Horizontal auto-scaling is simple. AWS CDK provides nice high-level constructs for load-balanced Fargate tasks and makes it super easy to add more tasks to handle CPU load:

service = aws_ecs_patterns.ApplicationLoadBalancedFargateService(
    self,
    'FargateService',
    cpu=256,
    memory_limit_mib=512,
    ...
)

scalable_target = service.service.auto_scale_task_count(max_capacity=5)
scalable_target.scale_on_cpu_utilization('CpuScaling', target_utilization_percent=60)

What I'm looking for is the vertical scaling part. So far my best idea is the following:

  1. Create a CloudWatch alarm for memory usage of the cluster. Trigger over 60%.
  2. The alarm sends a message to an SNS topic, which triggers a lambda function.
  3. The lambda describes the current task definition and parses out CPU and memory parameters. Then it creates a new version of the task definition with increased memory (and CPU if needed, because CPU and memory are not independent values in Fargate).
  4. Finally the lambda updates the service with the new task definition. This should trigger a rolling update and result in a cluster with the same number of nodes, but each with bigger memory.

Do you think this could work? Is there any better solution? Any potential issues you can spot?

Thanks in advance for any ideas!

1

1 Answers

3
votes

This seems like a reasonable way to go about this and could work.

An issue might be, that you don't keep track to the increased Memory demand in your IaC Template. This could result in the service being "reset" to minimal memory when you run a stack update that changes anything in the service.
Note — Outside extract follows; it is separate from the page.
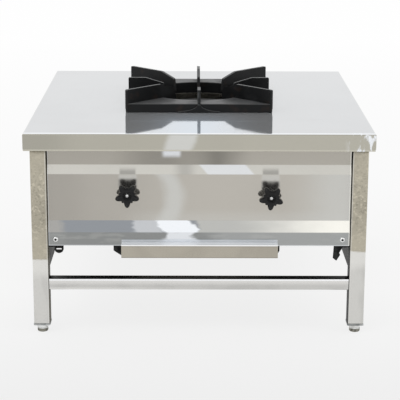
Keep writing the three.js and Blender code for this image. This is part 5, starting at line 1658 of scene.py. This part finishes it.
def make_pot_grate(shape):
    """The cast grate: a square frame with a round rim, eight fins and two flared feet."""
    node = "pot_grate"
    base = low(node).z + 6 * MM + 0.3 * MM
    top, half, skin = base + 19.7 * MM, 167 * MM, 8 * MM
    opening, corner, edge = 118 * MM, 7 * MM, 2.2 * MM

    def square(inset, z):
        return square_loop(half - inset, half - inset, max(corner - inset, 1.2 * MM), z, 15)

    sample = square(0, top)

    def circle(radius, z):
        return matching_circle(sample, radius, z)

    loops = [square(skin, base + 0.6 * MM), square(skin - 0.6 * MM, base), square(1.8 * MM, base)]
    loops += [square(u, z) for u, z in arc(1.4 * MM, base + 1.4 * MM, 1.4 * MM, 270, 180, 4)]
    loops += [square(0, base + 2.4 * MM), square(0, top - edge - 1 * MM)]
    loops += [square(u, z) for u, z in arc(edge, top - edge, edge, 180, 90, 5)]
    loops += [square(edge + 1 * MM, top), circle(opening + edge + 1 * MM, top)]
    loops += [circle(r, z) for r, z in arc(opening + edge, top - edge, edge, 90, 180, 5)]
    loops += [circle(opening, top - edge - 1 * MM), circle(opening, low(node).z + 2.4 * MM)]
    loops += [circle(r, z) for r, z in arc(opening + 1.4 * MM, low(node).z + 1.4 * MM, 1.4 * MM, 180, 270, 4)]
    loops += [circle(opening + skin - 0.6 * MM, low(node).z), circle(opening + skin, low(node).z + 0.6 * MM),
              circle(opening + skin, top - skin - 2 * MM), circle(opening + skin + 2 * MM, top - skin)]
    loops += [square(skin + 2 * MM, top - skin), square(skin, top - skin - 2 * MM)]
    points, faces = bridge(loops, ring=True)
    frame_mesh = sharpen(mesh_of("grate_frame", points, faces), 60.0)
    parts = [frame_mesh, gusset_mesh("grate_foot", -1, shape), gusset_mesh("grate_foot", 1, shape)]
    for reach, start in ((half - 0.2 * MM, 0.0), (165 * MM * math.sqrt(2), math.pi / 4)):
        fin = fin_piece("grate_fin", reach, shape)
        row = new_piece("grate_fins", bpy.data.meshes.new("grate_fins"))
        run_tree(row, repeat_tree(), {"Piece": fin, "Count": 4, "Radius": 0.0, "Start": start,
                                      "Material": finish("cast_iron")})
        parts.append(row.data.copy())
        drop(row, fin)
    whole = joined("pot_grate_casting", parts)
    settle(new_piece("pot_grate_casting", whole), "pot_grate", "cast_iron", finish("cast_iron"), node)


# ---------------------------------------------------------------------------------------------
# Stage
# ---------------------------------------------------------------------------------------------


def floor_finish(stage):
    """A pale floor, whiter away from the viewer, that keeps a light shadow of the range."""
    material = bpy.data.materials.new("floor")
    material.use_nodes = True
    tree = material.node_tree
    shader = tree.nodes["Principled BSDF"]
    shader.inputs["Base Color"].default_value = stage.floor
    shader.inputs["Roughness"].default_value = 0.9
    shader.inputs["Specular IOR Level"].default_value = 0.0
    place = add(tree, "ShaderNodeTexCoord")
    away = add(tree, "ShaderNodeSeparateXYZ", {0: place.outputs["Object"]})
    near = add(tree, "ShaderNodeMapRange", {"Value": away.outputs["Y"], "From Min": -0.9, "From Max": -0.1,
                                            "To Min": stage.near_tone, "To Max": stage.middle_tone})
    far = add(tree, "ShaderNodeMapRange", {"Value": away.outputs["Y"], "From Min": 0.3, "From Max": 4.0,
                                           "To Min": 0.0, "To Max": stage.far_tone - stage.middle_tone})
    tone = add(tree, "ShaderNodeMath", {0: near.outputs["Result"], 1: far.outputs["Result"]}, operation="ADD")
    white = add(tree, "ShaderNodeEmission", {"Color": (1.0, 1.0, 1.0, 1.0), "Strength": tone.outputs[0]})
    path = add(tree, "ShaderNodeLightPath")
    seen = add(tree, "ShaderNodeMath", {0: path.outputs["Is Camera Ray"], 1: path.outputs["Is Glossy Ray"]},
               operation="MAXIMUM")
    seen = add(tree, "ShaderNodeMath", {0: seen.outputs[0], 1: path.outputs["Is Transmission Ray"]},
               operation="MAXIMUM")
    share_seen = add(tree, "ShaderNodeMath", {0: seen.outputs[0], 1: stage.floor_glow}, operation="MULTIPLY")
    both = add(tree, "ShaderNodeMixShader", {0: share_seen.outputs[0], 1: shader.outputs[0], 2: white.outputs[0]})
    tree.links.new(both.outputs[0], tree.nodes["Material Output"].inputs["Surface"])
    return material


def make_world(stage):
    """Even daylight, with white where the camera, a mirror or glass looks past the floor."""
    world = bpy.data.worlds.new("studio")
    world.use_nodes = True
    tree = world.node_tree
    ground = tree.nodes["Background"]
    ground.inputs["Color"].default_value = (1.0, 1.0, 1.0, 1.0)
    ground.inputs["Strength"].default_value = stage.daylight
    path = add(tree, "ShaderNodeLightPath")
    seen = add(tree, "ShaderNodeMath", {0: path.outputs["Is Camera Ray"], 1: path.outputs["Is Glossy Ray"]},
               operation="MAXIMUM")
    seen = add(tree, "ShaderNodeMath", {0: seen.outputs[0], 1: path.outputs["Is Transmission Ray"]},
               operation="MAXIMUM")
    white = add(tree, "ShaderNodeBackground", {"Color": (1.0, 1.0, 1.0, 1.0), "Strength": 1.0})
    both = add(tree, "ShaderNodeMixShader", {0: seen.outputs[0], 1: ground.outputs[0], 2: white.outputs[0]})
    tree.links.new(both.outputs[0], tree.nodes["World Output"].inputs["Surface"])
    bpy.context.scene.world = world


def make_lamp(name, place, aim, size, power):
    """A large soft square lamp."""
    light = bpy.data.lights.new(name, "AREA")
    light.shape = "RECTANGLE"
    light.size, light.size_y = size
    light.energy = power
    lamp = bpy.data.objects.new(name, light)
    bpy.context.scene.collection.objects.link(lamp)
    lamp.location = place
    lamp.rotation_mode = "QUATERNION"
    lamp.rotation_quaternion = (Vector(aim) - Vector(place)).to_track_quat("-Z", "Y")
    return lamp


def make_camera(stage):
    """The camera at the photograph's angle."""
    data = bpy.data.cameras.new("camera")
    data.sensor_width = 36.0
    data.lens = stage.lens
    data.clip_start, data.clip_end = 0.05, 200.0
    camera = bpy.data.objects.new("camera", data)
    bpy.context.scene.collection.objects.link(camera)
    c, s = math.cos(stage.yaw), math.sin(stage.yaw)
    down, level = math.sin(stage.pitch), math.cos(stage.pitch)
    across, upward = Vector((c, s, 0)), Vector((-s * down, c * down, level))
    ahead = Vector((-s * level, c * level, -down))
    cr, sr = math.cos(stage.roll), math.sin(stage.roll)
    right, up = across * cr + upward * sr, upward * cr - across * sr
    turn = Matrix((right, up, -ahead)).transposed()
    camera.matrix_world = Matrix.Translation(stage.camera_place) @ turn.to_4x4()
    bpy.context.scene.camera = camera


def make_stage(stage):
    """Floor, world, lamps and camera."""
    scene = bpy.context.scene
    scene.view_settings.view_transform = "Standard"
    size = 60.0
    points = [(-size, -size, 0), (size, -size, 0), (size, size, 0), (-size, size, 0)]
    mesh = bpy.data.meshes.new("floor")
    mesh.from_pydata(points, [], [(0, 1, 2, 3)])
    ground = new_piece("floor", mesh)
    ground.location.z = -0.0002
    mesh.materials.append(floor_finish(stage))
    make_world(stage)
    make_lamp("key_lamp", (-1.9, -2.2, 3.2), (0, 0, 0.3), (2.6, 2.0), stage.key_power)
    make_lamp("fill_lamp", (2.8, -1.4, 2.0), (0, 0, 0.3), (1.8, 2.0), stage.fill_power)
    make_camera(stage)


# ---------------------------------------------------------------------------------------------
# Operators, panel and registration
# ---------------------------------------------------------------------------------------------


class RangePieceOperator:
    """What the operators share: settings in, pieces out."""

    bl_options = {"REGISTER", "UNDO"}
    make = None

    def execute(self, context):
        type(self).make(context.scene.range_shape)
        return {"FINISHED"}


class RANGE_OT_worktop(RangePieceOperator, bpy.types.Operator):
    """Make the folded worktop with its lipped opening"""

    bl_idname = "range.worktop"
    bl_label = "Worktop"
    make = staticmethod(make_worktop)


class RANGE_OT_legs(RangePieceOperator, bpy.types.Operator):
    """Make the four legs and their end plates"""

    bl_idname = "range.legs"
    bl_label = "Legs"
    make = staticmethod(make_legs)


class RANGE_OT_feet(RangePieceOperator, bpy.types.Operator):
    """Make the four levelling feet with ridges and threads"""

    bl_idname = "range.feet"
    bl_label = "Levelling Feet"
    make = staticmethod(make_feet)


class RANGE_OT_stretchers(RangePieceOperator, bpy.types.Operator):
    """Make the two stretchers between the legs"""

    bl_idname = "range.stretchers"
    bl_label = "Stretchers"
    make = staticmethod(make_stretchers)


class RANGE_OT_bars(RangePieceOperator, bpy.types.Operator):
    """Make rails, cross angles, burner supports and saddles"""

    bl_idname = "range.bars"
    bl_label = "Rails and Bars"
    make = staticmethod(make_bars)


class RANGE_OT_front_panel(RangePieceOperator, bpy.types.Operator):
    """Make the faceted front panel"""

    bl_idname = "range.front_panel"
    bl_label = "Front Panel"
    make = staticmethod(make_front_panel)


class RANGE_OT_brackets(RangePieceOperator, bpy.types.Operator):
    """Make the brackets behind the front panel's lower corners"""

    bl_idname = "range.brackets"
    bl_label = "Panel Brackets"
    make = staticmethod(make_brackets)


class RANGE_OT_panel_screws(RangePieceOperator, bpy.types.Operator):
    """Make the front panel's pan-head screws"""

    bl_idname = "range.panel_screws"
    bl_label = "Panel Screws"
    make = staticmethod(make_panel_screws)


class RANGE_OT_side_panels(RangePieceOperator, bpy.types.Operator):
    """Make the side and rear panels"""

    bl_idname = "range.side_panels"
    bl_label = "Side and Rear Panels"
    make = staticmethod(make_side_panels)


class RANGE_OT_drip_tray(RangePieceOperator, bpy.types.Operator):
    """Make the drip tray with its folded handle"""

    bl_idname = "range.drip_tray"
    bl_label = "Drip Tray"
    make = staticmethod(make_drip_tray)


class RANGE_OT_tray_runners(RangePieceOperator, bpy.types.Operator):
    """Make the drip tray's runners"""

    bl_idname = "range.tray_runners"
    bl_label = "Tray Runners"
    make = staticmethod(make_tray_runners)


class RANGE_OT_knobs(RangePieceOperator, bpy.types.Operator):
    """Make the lobed knobs with their screws and stems"""

    bl_idname = "range.knobs"
    bl_label = "Knobs"
    make = staticmethod(make_knobs)


class RANGE_OT_burner_rings(RangePieceOperator, bpy.types.Operator):
    """Make the two burner troughs"""

    bl_idname = "range.burner_rings"
    bl_label = "Burner Rings"
    make = staticmethod(make_burner_rings)


class RANGE_OT_burner_caps(RangePieceOperator, bpy.types.Operator):
    """Make the two burner caps with their ports"""

    bl_idname = "range.burner_caps"
    bl_label = "Burner Caps"
    make = staticmethod(make_burner_caps)


class RANGE_OT_mixing_tubes(RangePieceOperator, bpy.types.Operator):
    """Make the mixing tubes and air shutters"""

    bl_idname = "range.mixing_tubes"
    bl_label = "Mixing Tubes"
    make = staticmethod(make_mixing_tubes)


class RANGE_OT_valves(RangePieceOperator, bpy.types.Operator):
    """Make the gas valves and their nozzles"""

    bl_idname = "range.valves"
    bl_label = "Gas Valves"
    make = staticmethod(make_valves)


class RANGE_OT_gas_line(RangePieceOperator, bpy.types.Operator):
    """Make the manifold, supply pipe and inlet"""

    bl_idname = "range.gas_line"
    bl_label = "Gas Line"
    make = staticmethod(make_gas_line)


class RANGE_OT_pot_grate(RangePieceOperator, bpy.types.Operator):
    """Make the cast pot grate with its eight fins"""

    bl_idname = "range.pot_grate"
    bl_label = "Pot Grate"
    make = staticmethod(make_pot_grate)


class RANGE_OT_stage(bpy.types.Operator):
    """Make the floor, the studio light and the camera"""

    bl_idname = "range.stage"
    bl_label = "Stage"
    bl_options = {"REGISTER", "UNDO"}

    def execute(self, context):
        make_stage(context.scene.range_stage)
        return {"FINISHED"}


PIECE_OPERATORS = (
    RANGE_OT_worktop, RANGE_OT_legs, RANGE_OT_feet, RANGE_OT_stretchers, RANGE_OT_bars,
    RANGE_OT_front_panel, RANGE_OT_brackets, RANGE_OT_panel_screws, RANGE_OT_side_panels,
    RANGE_OT_drip_tray, RANGE_OT_tray_runners, RANGE_OT_knobs, RANGE_OT_burner_rings,
    RANGE_OT_burner_caps, RANGE_OT_mixing_tubes, RANGE_OT_valves, RANGE_OT_gas_line,
    RANGE_OT_pot_grate,
)


class RANGE_PT_sidebar(bpy.types.Panel):
    """The range's pieces and settings."""

    bl_idname = "RANGE_PT_sidebar"
    bl_label = "Stock Pot Range"
    bl_space_type = "VIEW_3D"
    bl_region_type = "UI"
    bl_category = "Range"

    def draw(self, context):
        layout = self.layout
        for title, settings in (("Shape", context.scene.range_shape),
                                ("Finish", context.scene.range_finish),
                                ("Stage", context.scene.range_stage)):
            box = layout.box()
            box.label(text=title)
            for key in type(settings).__annotations__:
                box.prop(settings, key)
        for kind in (*PIECE_OPERATORS, RANGE_OT_stage):
            layout.operator(kind.bl_idname)


CLASSES = (
    RangeShapeSettings, RangeFinishSettings, RangeStageSettings, *PIECE_OPERATORS, RANGE_OT_stage,
    RANGE_PT_sidebar,
)


def register():
    """Adds the classes and the settings to Blender."""
    for kind in CLASSES:
        bpy.utils.register_class(kind)
    bpy.types.Scene.range_shape = bpy.props.PointerProperty(type=RangeShapeSettings)
    bpy.types.Scene.range_finish = bpy.props.PointerProperty(type=RangeFinishSettings)
    bpy.types.Scene.range_stage = bpy.props.PointerProperty(type=RangeStageSettings)


def unregister():
    """Takes them out again."""
    del bpy.types.Scene.range_stage
    del bpy.types.Scene.range_finish
    del bpy.types.Scene.range_shape
    for kind in reversed(CLASSES):
        bpy.utils.unregister_class(kind)


def write_sizes():
    """Brings the view layer up to date."""
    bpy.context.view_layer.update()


def main():
    """Makes every piece and the stage."""
    register()
    for kind in PIECE_OPERATORS:
        group, name = kind.bl_idname.split(".")
        getattr(getattr(bpy.ops, group), name)()
    bpy.ops.range.stage()
    write_sizes()


if __name__ == "__main__":
    main()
To address this, you could create SSM-Parameters that hold the value of the CPU and Memory Units, which you reference in your template. Your Lambda would need to update them with the new values as well. This way updates to the service via CloudFormation/CDK shouldn't trigger the scale-up process immediately.

You're only scaling up in terms of memory, is there a scenario in which the memory demand decreases and you can scale down as well? (This can be done via the same/or a similar mechanism, just something to keep in mind)